I imagine this is a pretty tame tally for a TIoPHP session
One of my favorite entries is the Shiny Demon, a Tenacious-D inspired encounter with a strangely affable demon who challenges the PCs to a music contest and rewards their victory with a pleasant feast and some sage advice. My other favorite is Pale Lips, White Eyes, a creepy encounter with a group of strange pilgrims wandering in a circle, muttering about "the Star Child.". If the PCs talk to them, only one of the humanoids will answer, but his mouth will make nothing but slug-sounds. An hour later, a baby will teleport from space into humanoids' midst. The pale humanoids will take the baby through a secret hatch, into the Island's underworld, and give the child to a demon. End of story. It's weird, and strange, and unexplianed, and I love it. 
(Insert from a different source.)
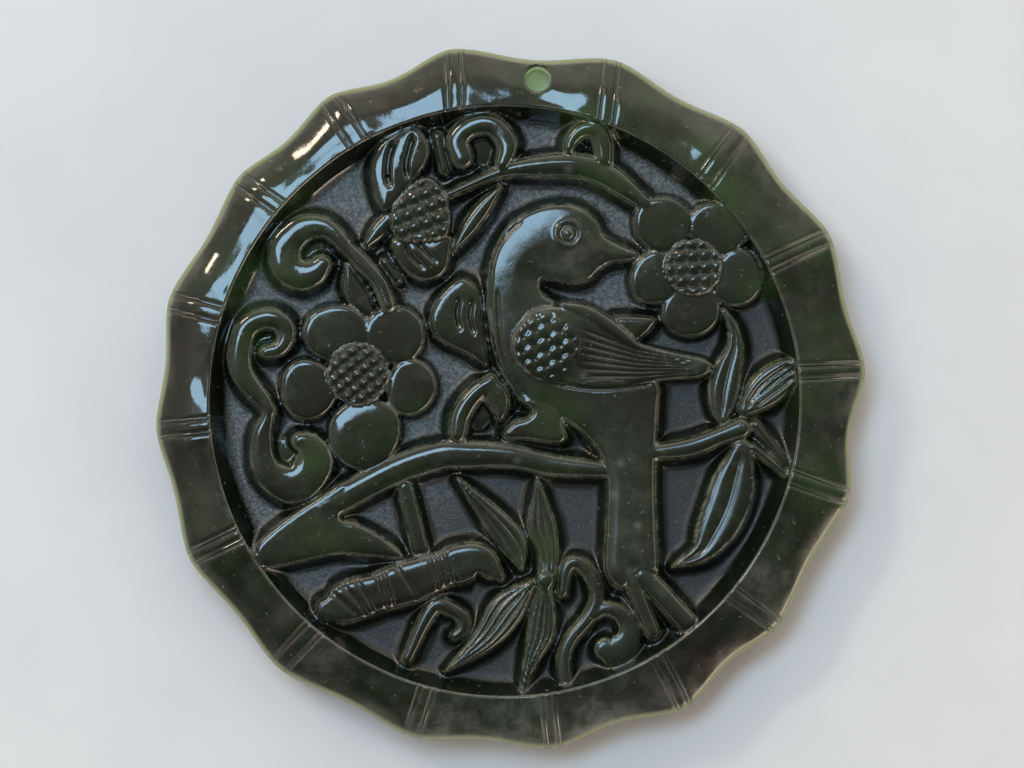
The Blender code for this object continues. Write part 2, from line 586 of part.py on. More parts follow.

While most hexes get large write-ups of their environments and inhabitants, a few have nothing more than few words. Simply “crashed spaceship” or “there is a wrecked pirate ship below the water” and that's it. This is my single biggest criticism of TIoPHP. There aren't many hexes like this, but surely there could be a little more in depth and description to these places.  At least give me a goopy monster or something. After reading about the Flames of Dahkaar or the Amazing Larry, it's disappointing to come to a hex whose sole entry is “Water.”

Overall, I enjoyed The Islands of Purple Haunted Putrescence, and I'm glad I gave it my money. I don't know if I'll ever use the hex-crawl setting as a whole, but I can certainly see grabbing various factions and hex descriptions to toss into several different games. Now that I think about it, mashing up TIoPHP with Planet Motherfucker might be a damn fun experiment.


  1. Let's here it for tacky red, magenta, and purple spandex, everyone! And boobs! What google search provided that quintessential image? I must know...

    1. A google image search for "USA Up All Night" brought up several images of Rhonda (and a lot of memories).

    2. Rhonda Sheer introduced me to a mountain of schlock on my teen years.